Posted: Wed Apr 06, 2005 5:43 pm
by j316
The one mistake all of you are making is a lack of perception of personal religion as a process.
Before you get offended, which most of you do quickly, I am sure that many of you recognize it is a process, yet you do not demonstrate it in your writing, therefore I suspect that the reality of it is not really there.
If you are not changing as a christian you are not a christian. No change means that either you were essentially ok anyway or nothing really happened.

In the course of reading these posts atheist is very simple and consistent, showing more of the essential nature of Jesus than most of the rest of you.
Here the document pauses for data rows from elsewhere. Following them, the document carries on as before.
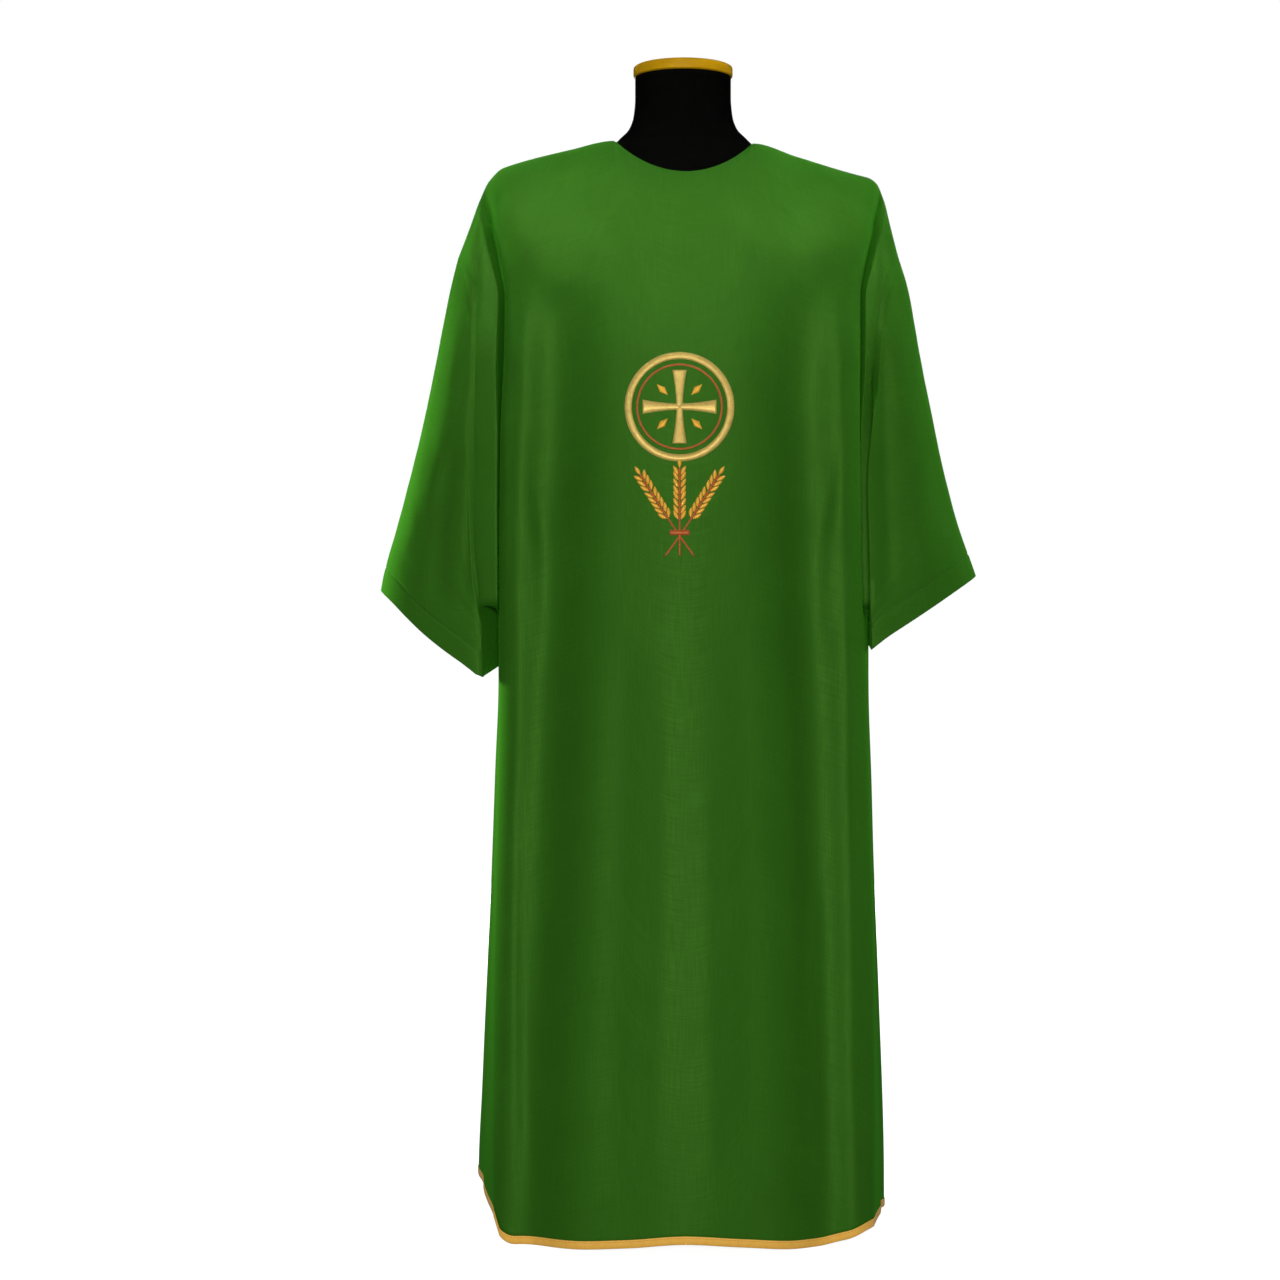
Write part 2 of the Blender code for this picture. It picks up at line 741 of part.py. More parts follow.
def torso(made_of):
    """The dress form's torso and neck, lofted through its rings."""
    bm = bmesh.new()
    loops = []
    for ring in FORM:
        made = bmesh.ops.create_circle(bm, segments=FORM_SIDES, radius=1)
        verts = made["verts"]
        for i, vert in enumerate(verts):
            angle = math.tau * i / FORM_SIDES
            across = math.sin(angle)
            along = math.cos(angle)
            depth = ring.front if along > 0 else ring.back
            vert.co.x = ring.half * math.copysign(abs(across) ** (2 / ring.power), across)
            vert.co.y = -depth * math.copysign(abs(along) ** (2 / ring.power), along)
            vert.co.z = ring.height
        loops.append(list({edge for vert in verts for edge in vert.link_edges}))
    for upper, lower in zip(loops, loops[1:]):
        bmesh.ops.bridge_loops(bm, edges=upper + lower)
    bmesh.ops.holes_fill(bm, edges=loops[0] + loops[-1], sides=FORM_SIDES)
    bmesh.ops.recalc_face_normals(bm, faces=bm.faces[:])
    return add_object("form", bm, made_of)


def build():
    for old in list(bpy.data.objects):
        bpy.data.objects.remove(old)
    green = material("green_cloth", (0.042, 0.150, 0.016), 0.8)
    gold = material("gold_binding", (0.62, 0.30, 0.03), 0.5)
    black = material("black_jersey", (0.003, 0.003, 0.003), 0.8)
    ochre = material("ochre_cap", (0.44, 0.23, 0.008), 0.5)
    steel = material("painted_steel", (0.01, 0.01, 0.01), 0.4, 0.5)
    edges = {}
    for face in ("front", "back"):
        _, edges[face] = panel(face, green)
        binding(face, gold)
    for side in ("right", "left"):
        sleeve(side, edges, green)
    torso(black)
    turned("neck_cap", CAP_PROFILE, ochre)
    turned("stand_pole", POLE_PROFILE, steel)
    turned("stand_base", BASE_PROFILE, steel)


build()
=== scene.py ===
"""The finished dalmatic on its dress form: cloth, seams, hems, binding, embroidery and finishes.

Tables and surfaces are in millimetres, as a pattern cutter writes them; meshes are in metres.
+Z is up and the front faces -Y. Sides are the wearer's: right is -X, left is +X.
"""

import math
from bisect import bisect_right
from collections import namedtuple
from itertools import accumulate, chain, product

import bmesh
import bpy
from mathutils import Matrix, Vector, noise


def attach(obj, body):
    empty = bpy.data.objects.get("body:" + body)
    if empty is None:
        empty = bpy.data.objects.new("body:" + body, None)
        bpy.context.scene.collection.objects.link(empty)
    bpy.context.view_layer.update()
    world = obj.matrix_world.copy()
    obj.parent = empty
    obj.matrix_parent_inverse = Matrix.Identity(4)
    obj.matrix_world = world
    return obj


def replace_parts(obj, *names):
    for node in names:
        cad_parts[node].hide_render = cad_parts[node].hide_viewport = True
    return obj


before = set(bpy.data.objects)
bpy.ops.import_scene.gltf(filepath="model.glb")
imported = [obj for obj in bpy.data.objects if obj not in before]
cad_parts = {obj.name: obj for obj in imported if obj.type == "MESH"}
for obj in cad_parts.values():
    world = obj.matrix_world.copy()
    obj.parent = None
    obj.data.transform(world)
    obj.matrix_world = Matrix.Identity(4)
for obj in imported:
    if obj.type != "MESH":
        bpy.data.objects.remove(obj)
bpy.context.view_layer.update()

MM = 0.001

# ---------------------------------------------------------------- driving dimensions
CLOTH = 0.8  # polyester vestment cloth with its soft finish
SEAM = 0.1  # daylight left between two pieces at a seam
JOIN = 1068.0  # height at which the round of the shoulders ends
UNDERARM = 716.0  # height at which sleeve and body part
UNDERARM_PRESS = 1.4  # how far the sleeve presses into the body's side below it
POUCH_TILT = 8.0  # the side fold hangs this much lower at its outer edge
POUCH_DROP = 30.0  # stretch of the body's side that faces the end of the side fold

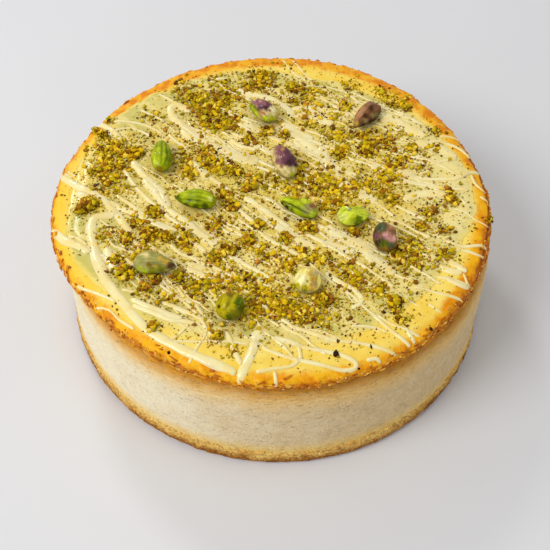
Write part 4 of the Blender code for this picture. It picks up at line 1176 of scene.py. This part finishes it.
# %% [markdown]
# Chopped nuts cover the glaze in heaps of all sizes. Each heap is a spot where a pinch landed: its middle, its spread,
# how many bits and how dark. Every bit is a lump of 20, 8 or 4 sides by its size, with each corner moved at random,
# and small dense heaps pile up into mounds. The bits are sorted into green, gold, brown and dark ones, and a few large
# dark chips are placed one by one from a list.

# %% Chopped nuts
# Middle, spread, number of bits and darkness from 0 to 1.
HEAPS = (
    (-10, 82, 8, 150, .3), (7, 77, 3.6, 60, .7), (-42, 66, 8, 90, .3), (-33, 62, 8, 100, .3), (-36, 56, 5, 70, .8),
    (-30, 50, 8, 110, .4), (-22, 50, 5, 50, .4), (-25, 70, 8, 70, .4), (-30, 78, 8, 45, .3), (-48, 72, 7, 40, .4),
    (-5, 45, 3.6, 60, .5), (3, 43, 3, 25, .6), (-15, 40, 4, 30, .4), (12, 66, 7, 60, .3), (15, 57, 6, 40, .3),
    (33, 65, 4, 45, .2), (27, 57, 5, 30, .2), (51, 76, 3.5, 40, .4), (57, 69, 6, 60, .3), (63, 65, 3, 25, .6),
    (36, 80, 6, 30, .2), (16, 76, 6, 40, .4), (41, 46, 6, 90, .5), (50, 39, 6, 110, .75), (42, 34, 4.5, 70, .8),
    (30, 32, 4.5, 50, .7), (65, 36, 4.5, 50, .4), (75, 36, 4, 20, .2), (76, 48, 4, 15, .8), (58, 47, 5, 25, .3),
    (52, 18, 7, 80, .4), (55, 25, 6, 50, .4), (70, 24, 3.5, 25, .4), (60, 29, 6, 25, .2), (28, 44, 8, 45, .3),
    (-78, 30, 8, 180, .35), (-68, 28, 5, 70, .5), (-84, 39, 3, 40, .8), (-88, 43, 2, 12, .7), (-82, 50, 2.4, 20, .5),
    (-82, 18, 7, 90, .4), (-76, 19, 6, 90, .5), (-78, 11, 7, 70, .4), (-79, 4, 7, 40, .4), (-62, 54, 6, 30, .2),
    (-85, -5, 4.4, 170, .8), (-88, -9, 3, 40, .9), (-33, 28, 7, 80, .3), (-30, 21, 6, 45, .3), (-20, 18, 5, 50, .5),
    (-45, 25, 5, 40, .3), (-40, 16, 5, 40, .3), (-14, 8, 5, 35, .5), (-23, 3, 5, 35, .5), (-20, -4, 3.4, 50, .7),
    (10, 17, 10, 170, .25), (22, 14, 9, 130, .25), (26, 5, 9, 110, .3), (10, 8, 8, 80, .4), (36, 9, 7, 60, .25),
    (48, 8, 8, 50, .3), (52, 3, 3.5, 40, .2), (80, 3, 3.4, 60, .8), (80, 8, 2.5, 20, .4), (70, -6, 4, 50, .4),
    (65, -14, 2.8, 40, .6), (76, -16, 4, 16, .8), (60, -24, 5, 60, .3), (60, -33, 8, 105, .45), (53, -29, 5, 50, .3),
    (74, -30, 5, 50, .4), (-55, -9, 5, 45, .5), (-62, -15, 5, 35, .4), (-56, -22, 5, 70, .75), (-66, -25, 4, 50, .8),
    (-48, -23, 3.2, 55, .5), (-40, -25, 6, 60, .4), (-60, -31, 5, 40, .4), (-69, -37, 4, 35, .6),
    (-65, -44, 5, 90, .65), (-51, -46, 5, 50, .5), (-42, -45, 5, 45, .6), (-76, -23, 4, 25, .4), (-28, -15, 6, 60, .4),
    (-20, -30, 4.5, 60, .7), (-26, -34, 4, 50, .5), (-12, -24, 4, 70, .5), (-8, -15, 3.5, 35, .5),
    (-4, -31, 6, 50, .4),
    (4, -22, 3.5, 45, .4), (14, -15, 4.5, 80, .5), (24, -2, 6, 40, .4), (-33, -50, 7, 70, .3), (-24, -47, 7, 80, .3),
    (-14, -48, 7, 80, .3), (-4, -54, 7, 110, .3), (-10, -63, 6, 80, .4), (3, -61, 7, 110, .3), (12, -63, 6, 90, .4),
    (21, -56, 4.6, 130, .7), (9, -52, 5, 40, .4), (-55, -53, 3.5, 25, .5), (-44, -58, 5, 30, .4),
    (-50, -71, 3, 15, .5),
    (-22.5, -76, 2.4, 26, .5), (-16, -82, 3, 14, .1), (35, -44, 5, 45, .3), (29, -39, 6, 35, .4), (45, -50, 5, 35, .3),
    (51, -57, 4, 40, .5), (53, -64, 3.5, 25, .4), (35, -18, 4, 30, .5), (5, -38, 6, 55, .4), (11, -31, 5, 40, .4),
    (20, -34, 5, 45, .3), (-9, 13, 5, 30, .3), (0, 101, 1.8, 9, .8), (7.5, 101, 1.6, 7, .1), (97, -7, 1.8, 14, .4),
    (-50, 80, 5, 12, .8), (0, 90, 10, 20, .5), (-36, 36, 6, 30, .5), (20, -66, 6, 40, .4), (-30, -72, 8, 14, .6),
)


# Places and sizes of the large dark chips.
CHIPS = (
    (25.3, -82.7, 2.8), (-42.2, -82.9, 1.8), (65.6, -68, 1.9), (34.8, -88.4, 1.7), (40, -78.4, 1.7),
    (80.8, -29.4, 1.6),
    (-46, -70.9, 1.6), (-13.3, 89, 1.8), (-21.9, 87.8, 1.6), (-83, 7, 1.5), (-87, -3, 1.7), (46, -62, 1.6),
    (-30, -56, 1.6), (68, -10, 1.5), (20, -70, 1.6), (72, 30, 1.6), (-58, 40, 1.5), (-6, -80, 1.4), (58, -52, 1.6),
)


# %% [markdown]
# Thousands of bits have to stay light, so three plain lumps serve them all: an icosphere for
# the large ones, an octahedron for small ones and a tetrahedron for dust. Moving each corner
# at random makes every bit its own broken shape.

# %% The shape of one bit
def lump(maker, **size):
    """Corners and faces of an even lump that bits start as."""
    work = bmesh.new()
    maker(work, **size)
    corners = [v.co.normalized() for v in work.verts]
    sides = [tuple(v.index for v in f.verts) for f in work.faces]
    work.free()
    return corners, sides


BIG_LUMP = lump(bmesh.ops.create_icosphere, subdivisions=1, radius=1)
CORNERED_LUMP = ([Vector(c) for c in ((1, 0, 0), (0, 1, 0), (-1, 0, 0), (0, -1, 0), (0, 0, 1), (0, 0, -1))],
                 [(k, (k + 1) % 4, 4) for k in range(4)] + [((k + 1) % 4, k, 5) for k in range(4)])
DUST = ([Vector(c).normalized() for c in ((1, 1, 1), (-1, -1, 1), (-1, 1, -1), (1, -1, -1))],
        [(0, 3, 1), (0, 1, 2), (0, 2, 3), (1, 3, 2)])
SMALL_SIZE, DUST_SIZE = 1.7 * MM, 0.72 * MM
COARSE_SHARE, FINE_SHARE = 3.3, 2.2
STRAY_BITS, SPECKS = 30000, 1700
MOUND_SPREAD, MOUND_DARKNESS = 5.2, 0.45
NUT_REACH = 103


def nut_bit(x, y, size, lift, draw):
    """Points and faces of one chopped bit that lies at (x, y)."""
    half = size / 2
    corners, sides = BIG_LUMP if size > SMALL_SIZE else CORNERED_LUMP if size > DUST_SIZE else DUST
    stretch = Vector((draw.uniform(0.75, 1.5), draw.uniform(0.7, 1.1), draw.uniform(0.6, 1.0)))
    turn = Matrix.Rotation(draw.uniform(0, math.tau), 3, Vector((draw.gauss(0, 0.5), draw.gauss(0, 0.5), 1)))
    place = ground(x, y, lift + half * 0.35)
    points = [place + turn @ (c * stretch * half * draw.uniform(0.6, 1.35)) for c in corners]
    return points, sides


# %% [markdown]
# A bit falls where chance puts it, unless a whole kernel lies there. Heaps get coarse bits in
# the middle and fine ones round them, stray bits follow a cloudy noise, and specks come last.

# %% Scattering the bits
def under_kernel(x, y):
    """True where a whole kernel lies over the point."""
    for (low, high), (length, width, _, heading, _) in zip(NODE_BOXES, KERNELS):
        turn = math.radians(heading)
        dx, dy = (x - (low[0] + high[0]) / 2) / MM, (y - (low[1] + high[1]) / 2) / MM
        along = dx * math.cos(turn) + dy * math.sin(turn)
        across = dy * math.cos(turn) - dx * math.sin(turn)
        if (along / (length * 0.46)) ** 2 + (across / (width * 0.46)) ** 2 < 1:
            return True
    return False


def pick_kind(draw, darkness):
    """The kind of one bit; a darker heap has more brown and dark ones."""
    roll = draw.random()
    if roll < 0.04 + 0.07 * darkness:
        return "dark"
    if roll < 0.17 + 0.42 * darkness:
        return "brown"
    return "green" if roll < 0.58 + 0.22 * darkness else "gold"


def scatter_nuts(seed):
    """Bits by kind: heaps of coarse bits, fine ones round them, and specks all over."""
    draw = random.Random(seed)
    parts = {"green": [], "gold": [], "brown": [], "dark": []}

    def drop(px, py, middle_size, spread_size, largest, darkness, lift=0.0):
        kind = pick_kind(draw, darkness)
        size = min(largest, max(0.35, draw.lognormvariate(middle_size, spread_size)))
        if kind == "dark":
            size = min(1.5, size * 0.8)
        if math.hypot(px, py) < NUT_REACH and not under_kernel(px * MM, py * MM):
            parts[kind].append(nut_bit(px * MM, py * MM, size * MM, lift, draw))

    for x, y, spread, count, darkness in HEAPS:
        density = count / (spread * spread)
        mound = spread < MOUND_SPREAD and darkness > MOUND_DARKNESS
        for _ in range(round(count * COARSE_SHARE)):
            reach = spread * (0.4 if mound else 0.5)
            px, py = draw.gauss(x, reach), draw.gauss(y, reach)
            if not mound and noise.noise(Vector((px / 3, py / 3, 7))) < draw.uniform(-0.45, 0.1):
                continue
            away = math.hypot(px - x, py - y) / spread
            pile = min(3.5, density * 0.8 if mound else max(0.0, density - 1.2) * 0.6) * max(0.0, 1 - away) * MM
            px, py = from_map((px, py))
            drop(px, py, 0.18, 0.4, 3.0, darkness, draw.uniform(0, 1) * pile)
        for _ in range(round(count * FINE_SHARE)):
            px, py = from_map((draw.gauss(x, spread * 0.7), draw.gauss(y, spread * 0.7)))
            drop(px, py, -0.42, 0.3, 1.0, darkness * 0.7)
    for _ in range(STRAY_BITS):
        reach = 93 * math.sqrt(draw.random())
        angle = draw.uniform(0, math.tau)
        px, py = reach * math.cos(angle), reach * math.sin(angle)
        clump = noise.noise(Vector((px / 9, py / 9, 5))) + 0.6 * noise.noise(Vector((px / 3.5, py / 3.5, 2)))
        middle = smooth_step((88 - reach) / 20)
        if (0.12 + 0.85 * smooth_step((clump + 0.28) / 0.5) * middle) > draw.random():
            drop(px, py, -0.3, 0.42, 2.0, 0.35)
    for x, y, size in CHIPS:
        px, py = from_map((x, y))
        parts["dark"].append(nut_bit(px * MM, py * MM, size * MM, 0, draw))
    for _ in range(SPECKS):
        reach = 97 * math.sqrt(draw.random())
        angle = draw.uniform(0, math.tau)
        drop(reach * math.cos(angle), reach * math.sin(angle), -0.4, 0.35, 1.4, 2.0)
    return parts


# %% [markdown]
# In a heap, light reaches the top of a bit and not its foot. Each bit's own height, from 0 at
# its foot to 1 at its top, is stored on the mesh, and the finish is darker where it is low.

# %% The bits' colours and meshes
def mark_levels(mesh, parts):
    """Stores on each corner how high in its own bit it lies, from 0 to 1."""
    levels = []
    for points, _ in parts:
        heights = [p.z for p in points]
        low, high = min(heights), max(heights)
        levels += [(height - low) / (high - low) for height in heights]
    mesh.attributes.new("level", "FLOAT", "POINT").data.foreach_set("value", levels)
    return mesh


NUT_STOPS = {
    "green": ((0.0, srgb(132, 114, 0)), (0.3, srgb(168, 148, 0)), (0.6, srgb(200, 176, 0)), (0.8, srgb(218, 198, 24)),
              (1.0, srgb(176, 178, 56))),
    "gold": ((0.0, srgb(198, 154, 0)), (0.3, srgb(224, 186, 0)), (0.6, srgb(240, 206, 22)), (0.85, srgb(252, 228, 98)),
             (1.0, srgb(228, 172, 36))),
    "brown": ((0.0, srgb(84, 50, 0)), (0.35, srgb(128, 84, 0)), (0.7, srgb(172, 118, 4)), (1.0, srgb(216, 150, 52))),
    "dark": ((0.0, srgb(24, 14, 8)), (0.4, srgb(52, 30, 16)), (0.8, srgb(86, 50, 40)), (1.0, srgb(122, 78, 68))),
}
for kind, parts in scatter_nuts(7).items():
    bits = mark_levels(joined(f"nuts_{kind}", parts), parts)
    hand_over(f"nuts_{kind}", bits, speckled_finish(f"nut {kind}", NUT_STOPS[kind], 0.6, painted_foot_shade=True),
              smooth=False)

# %% [markdown]
# The scene is a plain pale floor under soft light. One large lamp stands to the left and gives
# the bright left wall and the soft shadow on the right. A small one behind draws the shine on
# the cream, a wide weak one lifts the right side, and an even white sky fills the rest.

# %% Floor and light
FLOOR_REACH = 3.0


def build_floor():
    mesh = bpy.data.meshes.new("floor")
    corners = [(x * FLOOR_REACH, y * FLOOR_REACH, 0) for x, y in ((-1, -1), (1, -1), (1, 1), (-1, 1))]
    mesh.from_pydata(corners, [], [(0, 1, 2, 3)])
    floor = bpy.data.objects.new("floor", mesh)
    scene.collection.objects.link(floor)
    made, place = new_material("floor")
    pale = place.cloud(400).step(0.3, 0.7).blend(srgb(222, 222, 224), srgb(226, 226, 228))
    mesh.materials.append(finish_material(made, pale, 0.6))


def add_lamp(name, size, power, direction, distance):
    """A round white lamp that faces the cake's foot from that direction and distance."""
    data = bpy.data.lights.new(name, "AREA")
    data.shape = "DISK"
    data.size = size
    data.energy = power
    lamp = bpy.data.objects.new(name, data)
    scene.collection.objects.link(lamp)
    lamp.location = Vector(direction).normalized() * distance
    lamp.rotation_euler = Vector(direction).to_track_quat("Z", "Y").to_euler()


build_floor()
world = bpy.data.worlds.new("studio")
scene.world = world
world.use_nodes = True
world.node_tree.nodes["Background"].inputs["Color"].default_value = (1, 1, 1, 1)
world.node_tree.nodes["Background"].inputs["Strength"].default_value = 0.435
add_lamp("key", 1.1, 25, (-0.76, -0.46, 0.90), 2.2)
add_lamp("sheen", 0.28, 4.0, (-0.42, 0.80, 0.88), 1.5)
add_lamp("fill", 1.8, 4.5, (0.70, -0.15, 1.10), 2.4)
print("lamps:", ", ".join(sorted(data.name for data in bpy.data.lights)))
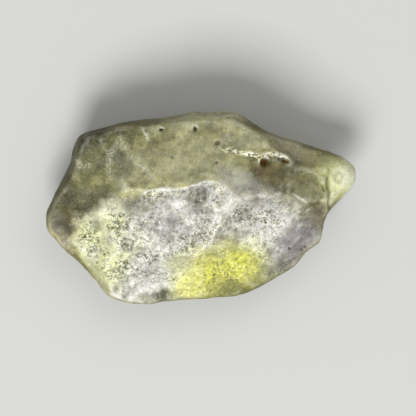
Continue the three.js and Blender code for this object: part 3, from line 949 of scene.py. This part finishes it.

He has gotten away from an oppressive and restrictive religion and claims to have found peace, this is the same as what Jesus offered those who heard Him. I don't believe, from reading his posts, that he is at the point he will come to finally. He is only where he is now, as are all of us.

I am 60 years old and have been at this seriously for the past twenty years. You would not believe how much I have changed, actually how much I have been changed by the spirit that has dwelt in me. Atheist, you don't realize where you are at this point spiritually, you can now welcome a real Lord, one who definitely does exist. The inaccurate understanding of God is what kept the jews from accepting Christ, it is easier for those who have no knowledge of christianity than those who inherited an inaccurate knowledge of it. This is possibly the real interpretation of the story of the wealthy young man.
I have many times wondered if many churchpeople nowadays would truly recognize Jesus when He returns or if they would simply react as the jews did. That would be a good debate topic.
Anyway, I don't believe that God will be as hard on the atheists of the world as He will be on the hypocrites, slanderers and spreaders of false doctrine.